As a company we constantly push to evolve ourselves and our work because we know our ‘regional’ audiences won’t accept anything less. In short, what exists here and in theatres across the UK is a level of activity that I know is delivered with passion and insight.

However, I do believe that Billington’s comments have ignited a welcome debate and that the “shadow” he sees is not actually about the work of non-London theatres, but the fading outline of an antiquated model we often refer to as ‘regional theatre’. As a concept it feels increasingly obsolete, eclipsed by a new forward-thinking theatre ecosystem that no longer defines itself in relation to the capital. Instead, theatre organisations are confidently expressing themselves both in terms of the city and community in which they stand and a national and international arts ecosystem.

This week we began our technical rehearsals for The Crucible, a modern classic that not only reflects 1950s America, but is also frighteningly prescient in today’s political landscape. We have not produced this iconic play since 1990 and one of the most talented and provocative directors of her generation, Caroline Steinbeis, has gathered a diverse cast of 19 actors to perform their vision of the piece. This is an opportunity to see the play for people who may find the London theatre scene inaccessible for a number of social, economic, and geographical reasons. And the play’s presence is not just felt on our stage – our participation and learning department is busy preparing and delivering Arthur Miller workshops in schools and colleges throughout Greater Manchester, teachers are engaging in related masterclasses within the theatre’s building, our elders company begins a new monthly panel discussion (Theatre Cafe) inspired by The Crucible’s political undertones, and more than 20 community leaders from our links project will join us for the show as we introduce them to our scheme of free and discounted tickets for their communities.

All of this makes for a rich and diverse audience. It is this distinctiveness that inspires and informs our development as an arts organisation based at the very heart of Manchester, and is precisely why the term ‘regional theatre’ seems reductive. Our audiences do not define themselves as ‘living outside of London’ – the cultural experiences they regularly have are here in Manchester, within their local communities and inside a building steeped in the history of their city. To be ‘regional’ is to be constantly deferring to another, and our audiences resolutely do not feel this way. I don’t pretend to speak for my artistic director colleagues in other Manchester venues, Walter Meierjohann (Home) and Matt Fenton (Contact), but think that they would both agree that the old concept of ‘regional theatre’ is redundant.

So I think it is fair to say that theatre outside London is broader and bolder than ever before. In the last financial year we have seen a 28% increase in attendance across the organisation, with 32,170 people attending new work. What I witness at the Royal Exchange, and what these figures back up, is that our audiences wants to support an extensive programme of work: classics, new writing, musicals and scratch performances.

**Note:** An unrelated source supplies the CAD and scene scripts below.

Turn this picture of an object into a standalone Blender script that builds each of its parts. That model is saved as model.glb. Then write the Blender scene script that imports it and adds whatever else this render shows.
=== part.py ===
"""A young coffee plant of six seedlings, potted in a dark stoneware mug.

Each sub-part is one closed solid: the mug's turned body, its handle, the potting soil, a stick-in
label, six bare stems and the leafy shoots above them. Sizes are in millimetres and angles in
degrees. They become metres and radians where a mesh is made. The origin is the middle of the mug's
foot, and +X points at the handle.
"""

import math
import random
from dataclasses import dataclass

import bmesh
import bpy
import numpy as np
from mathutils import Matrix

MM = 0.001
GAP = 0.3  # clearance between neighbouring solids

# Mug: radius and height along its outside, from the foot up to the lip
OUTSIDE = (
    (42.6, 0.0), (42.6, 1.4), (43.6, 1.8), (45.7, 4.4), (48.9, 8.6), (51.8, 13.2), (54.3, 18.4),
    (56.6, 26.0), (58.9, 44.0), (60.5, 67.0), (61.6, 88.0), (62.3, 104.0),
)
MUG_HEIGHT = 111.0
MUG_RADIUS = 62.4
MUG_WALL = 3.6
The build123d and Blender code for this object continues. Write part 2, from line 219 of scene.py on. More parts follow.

As an organisation we are forever searching for the most inspiring stories that reflect our communities, and the wider world. I believe as an artistic director of a large cultural organisation it is my responsibility to create a platform where those stories can stimulate debate. So we commission and support local plays such as Scuttlers, a tale of Manchester gangs, or our co-production Pomona, a fantastical story set on a concrete island just outside our city centre. These plays sit with productions such as Anna Karenina, starring Ony Uhiara, and Chris Urch’s premiere of the Bruntwood Prize-winning The Rolling Stone, set in Uganda, both directed by Ellen McDougall and programmed to run in rep.

The Royal Exchange’s young company. Photo: Jonathan Keenan
The Royal Exchange’s young company. Photo: Jonathan Keenan

All of these remarkably different stories about different groups are brought together in our theatre and reflect the vibrant cultural hub that is Manchester. Building on a rich and diverse heritage we continue to grow, nationally and internationally, and as a theatre we reflect that progression in the choices we make (see above). We no longer feel the need to look towards London for international diversity and artistic influence (as we may have done 20 years ago); we can find it on our own doorstep and establish worldwide connections ourselves and with others.

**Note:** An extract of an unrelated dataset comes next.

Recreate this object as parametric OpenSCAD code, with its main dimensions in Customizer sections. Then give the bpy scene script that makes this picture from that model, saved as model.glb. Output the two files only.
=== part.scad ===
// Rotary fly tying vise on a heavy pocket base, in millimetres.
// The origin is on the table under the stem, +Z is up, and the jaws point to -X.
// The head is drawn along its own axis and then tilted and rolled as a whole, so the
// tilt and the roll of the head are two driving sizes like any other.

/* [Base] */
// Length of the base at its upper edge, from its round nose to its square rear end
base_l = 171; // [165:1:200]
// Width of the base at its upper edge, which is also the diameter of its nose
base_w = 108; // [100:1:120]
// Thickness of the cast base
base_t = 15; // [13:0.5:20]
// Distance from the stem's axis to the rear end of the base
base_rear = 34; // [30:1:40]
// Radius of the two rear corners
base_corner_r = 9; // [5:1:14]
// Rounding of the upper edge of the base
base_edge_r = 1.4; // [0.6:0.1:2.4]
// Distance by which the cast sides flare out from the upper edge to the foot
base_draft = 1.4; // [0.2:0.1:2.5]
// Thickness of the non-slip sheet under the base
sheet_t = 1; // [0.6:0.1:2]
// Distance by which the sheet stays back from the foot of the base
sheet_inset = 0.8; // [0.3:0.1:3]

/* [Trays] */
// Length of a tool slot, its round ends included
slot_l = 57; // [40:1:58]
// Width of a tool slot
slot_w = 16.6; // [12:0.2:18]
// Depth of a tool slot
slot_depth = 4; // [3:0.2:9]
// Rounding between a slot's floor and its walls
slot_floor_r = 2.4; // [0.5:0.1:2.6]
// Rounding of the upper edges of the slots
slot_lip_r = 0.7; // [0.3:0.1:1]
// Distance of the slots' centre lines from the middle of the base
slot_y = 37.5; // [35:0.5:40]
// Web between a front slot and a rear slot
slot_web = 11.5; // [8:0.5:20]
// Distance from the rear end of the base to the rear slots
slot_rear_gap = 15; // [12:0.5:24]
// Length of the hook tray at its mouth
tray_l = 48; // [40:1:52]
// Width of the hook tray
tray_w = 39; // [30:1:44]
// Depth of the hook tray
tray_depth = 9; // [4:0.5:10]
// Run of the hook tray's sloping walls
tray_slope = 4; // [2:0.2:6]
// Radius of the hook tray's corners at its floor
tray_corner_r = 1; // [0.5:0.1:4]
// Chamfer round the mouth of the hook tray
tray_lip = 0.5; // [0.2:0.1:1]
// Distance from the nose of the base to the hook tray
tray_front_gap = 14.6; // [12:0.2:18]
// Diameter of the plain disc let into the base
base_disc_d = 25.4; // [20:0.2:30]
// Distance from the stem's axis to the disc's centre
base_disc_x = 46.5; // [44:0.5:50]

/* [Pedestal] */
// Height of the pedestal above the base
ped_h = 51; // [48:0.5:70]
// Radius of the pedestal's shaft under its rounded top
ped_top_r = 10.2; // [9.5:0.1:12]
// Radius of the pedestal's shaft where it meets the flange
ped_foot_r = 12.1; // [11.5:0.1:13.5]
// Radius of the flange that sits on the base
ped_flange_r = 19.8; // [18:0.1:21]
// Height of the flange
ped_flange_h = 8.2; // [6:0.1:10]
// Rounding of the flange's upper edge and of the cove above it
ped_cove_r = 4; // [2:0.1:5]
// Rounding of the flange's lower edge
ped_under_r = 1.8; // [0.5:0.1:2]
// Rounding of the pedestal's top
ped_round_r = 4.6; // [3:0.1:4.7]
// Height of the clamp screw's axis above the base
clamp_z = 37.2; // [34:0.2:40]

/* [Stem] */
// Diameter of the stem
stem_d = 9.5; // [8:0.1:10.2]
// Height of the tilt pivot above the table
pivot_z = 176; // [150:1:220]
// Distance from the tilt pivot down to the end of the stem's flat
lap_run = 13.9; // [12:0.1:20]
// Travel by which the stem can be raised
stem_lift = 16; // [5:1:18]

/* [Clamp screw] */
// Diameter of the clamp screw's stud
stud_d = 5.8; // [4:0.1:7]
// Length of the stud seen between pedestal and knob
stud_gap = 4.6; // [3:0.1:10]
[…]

Co-productions are becoming increasingly popular, but I strongly believe that they allow for more creativity, not less. Billington suggests that finances are the driver for theatres teaming up, but very often economic necessity is not the case. Co-productions offer golden opportunities for arts organisations to pool ideas, ambitions and collateral, to create something they could not have done alone. Over the summer we worked with the Manchester International Festival to produce The Skriker, a multi-platform piece of theatre created here in Manchester. We look forward to co-producing Husbands and Sons with the National Theatre in the spring, and we are continuing our fruitful collaboration with Talawa next year and exploring exciting new projects with Graeae.

Yet the turbulent financial landscape cannot be ignored and Billington quite rightly references its “worrying” impact on the capacity of theatres outside of the capital to support the next generation of artists. We are finding it more challenging, yet we have found ways in which to continue to nurture new artists. Through initiatives like Open Exchange (a talent development project open to local artists which recently supported the brilliant Josh Coates to workshop a piece about depression) and the Bruntwood Prize for Playwriting, we support and champion a future cohort of creative people.

What I believe we have all been working towards organically is a more contemporary and useful ‘regional theatre’ model. I am lucky, I work in a city that has wholeheartedly embraced the importance of its cultural offering and whose communities have been encouraged to find their voice in the arts. For me, that is a very exciting place to make work.